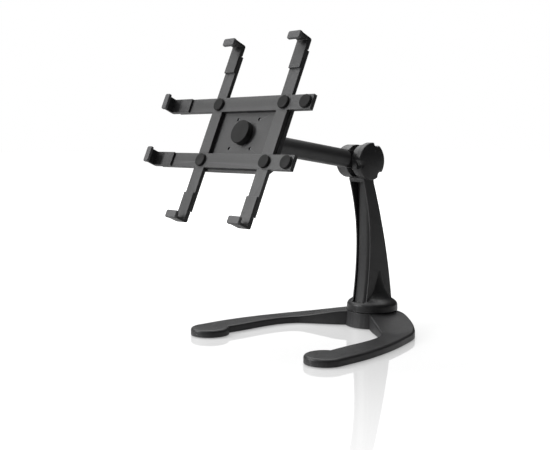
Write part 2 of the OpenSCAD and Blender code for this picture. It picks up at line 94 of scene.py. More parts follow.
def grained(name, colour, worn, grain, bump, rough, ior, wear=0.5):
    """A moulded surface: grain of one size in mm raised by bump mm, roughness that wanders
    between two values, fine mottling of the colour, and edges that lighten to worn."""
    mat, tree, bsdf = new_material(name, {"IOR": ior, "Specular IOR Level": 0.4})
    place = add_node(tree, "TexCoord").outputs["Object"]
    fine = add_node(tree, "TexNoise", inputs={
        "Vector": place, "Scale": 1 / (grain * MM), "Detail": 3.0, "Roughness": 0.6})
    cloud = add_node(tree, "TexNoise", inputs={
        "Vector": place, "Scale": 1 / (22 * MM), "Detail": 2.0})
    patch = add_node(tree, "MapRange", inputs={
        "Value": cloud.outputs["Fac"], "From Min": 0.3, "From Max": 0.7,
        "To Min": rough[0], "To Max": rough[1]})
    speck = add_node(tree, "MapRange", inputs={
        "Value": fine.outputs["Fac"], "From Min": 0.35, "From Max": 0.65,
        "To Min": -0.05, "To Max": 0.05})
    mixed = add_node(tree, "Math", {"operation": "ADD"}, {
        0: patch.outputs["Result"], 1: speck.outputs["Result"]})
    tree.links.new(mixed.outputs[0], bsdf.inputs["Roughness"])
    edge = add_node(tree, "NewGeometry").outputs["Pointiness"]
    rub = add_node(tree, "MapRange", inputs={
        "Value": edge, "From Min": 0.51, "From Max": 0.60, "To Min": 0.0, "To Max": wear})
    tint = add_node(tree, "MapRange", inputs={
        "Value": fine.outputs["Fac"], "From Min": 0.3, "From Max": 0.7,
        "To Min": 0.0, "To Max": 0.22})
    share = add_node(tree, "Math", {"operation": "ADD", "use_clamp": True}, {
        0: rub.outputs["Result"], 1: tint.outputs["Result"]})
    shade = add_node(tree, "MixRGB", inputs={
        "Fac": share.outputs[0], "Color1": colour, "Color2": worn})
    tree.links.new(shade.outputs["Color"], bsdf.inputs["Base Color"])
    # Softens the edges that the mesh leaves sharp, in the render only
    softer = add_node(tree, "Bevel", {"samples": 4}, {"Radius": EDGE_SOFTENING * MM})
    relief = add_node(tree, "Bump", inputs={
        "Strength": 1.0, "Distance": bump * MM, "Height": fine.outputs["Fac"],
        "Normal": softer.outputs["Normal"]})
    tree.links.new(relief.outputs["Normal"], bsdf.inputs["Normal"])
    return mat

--

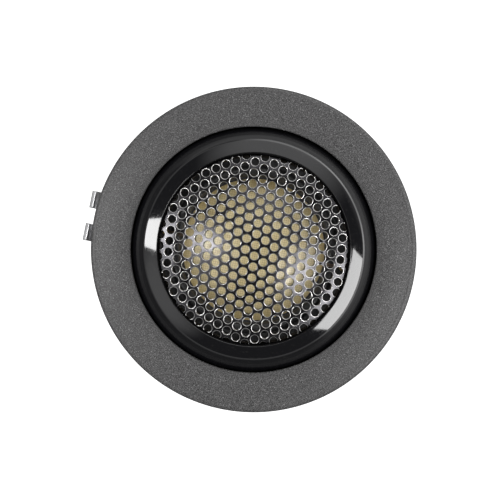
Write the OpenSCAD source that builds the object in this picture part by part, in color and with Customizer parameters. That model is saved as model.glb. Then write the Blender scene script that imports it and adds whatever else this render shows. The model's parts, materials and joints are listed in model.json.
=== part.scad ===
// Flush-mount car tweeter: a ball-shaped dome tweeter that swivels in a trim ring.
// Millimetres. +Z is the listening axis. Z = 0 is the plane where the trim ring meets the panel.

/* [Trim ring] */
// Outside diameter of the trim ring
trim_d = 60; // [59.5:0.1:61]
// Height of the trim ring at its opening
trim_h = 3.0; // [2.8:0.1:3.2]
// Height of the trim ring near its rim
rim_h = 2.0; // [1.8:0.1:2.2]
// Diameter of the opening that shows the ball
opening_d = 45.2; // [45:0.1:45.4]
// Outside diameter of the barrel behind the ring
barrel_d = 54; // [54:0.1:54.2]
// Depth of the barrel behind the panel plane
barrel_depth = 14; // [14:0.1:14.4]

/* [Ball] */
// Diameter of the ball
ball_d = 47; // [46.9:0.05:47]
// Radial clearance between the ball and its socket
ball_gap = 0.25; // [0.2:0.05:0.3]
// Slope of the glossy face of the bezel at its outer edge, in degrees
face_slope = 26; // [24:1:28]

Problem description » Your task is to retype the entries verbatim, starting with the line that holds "Write the OpenSCAD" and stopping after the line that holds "meets the panel.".

The solution »
Write the OpenSCAD source that builds the object in this picture part by part, in color and with Customizer parameters. That model is saved as model.glb. Then write the Blender scene script that imports it and adds whatever else this render shows. The model's parts, materials and joints are listed in model.json.
=== part.scad ===
// Flush-mount car tweeter: a ball-shaped dome tweeter that swivels in a trim ring.
// Millimetres. +Z is the listening axis. Z = 0 is the plane where the trim ring meets the panel.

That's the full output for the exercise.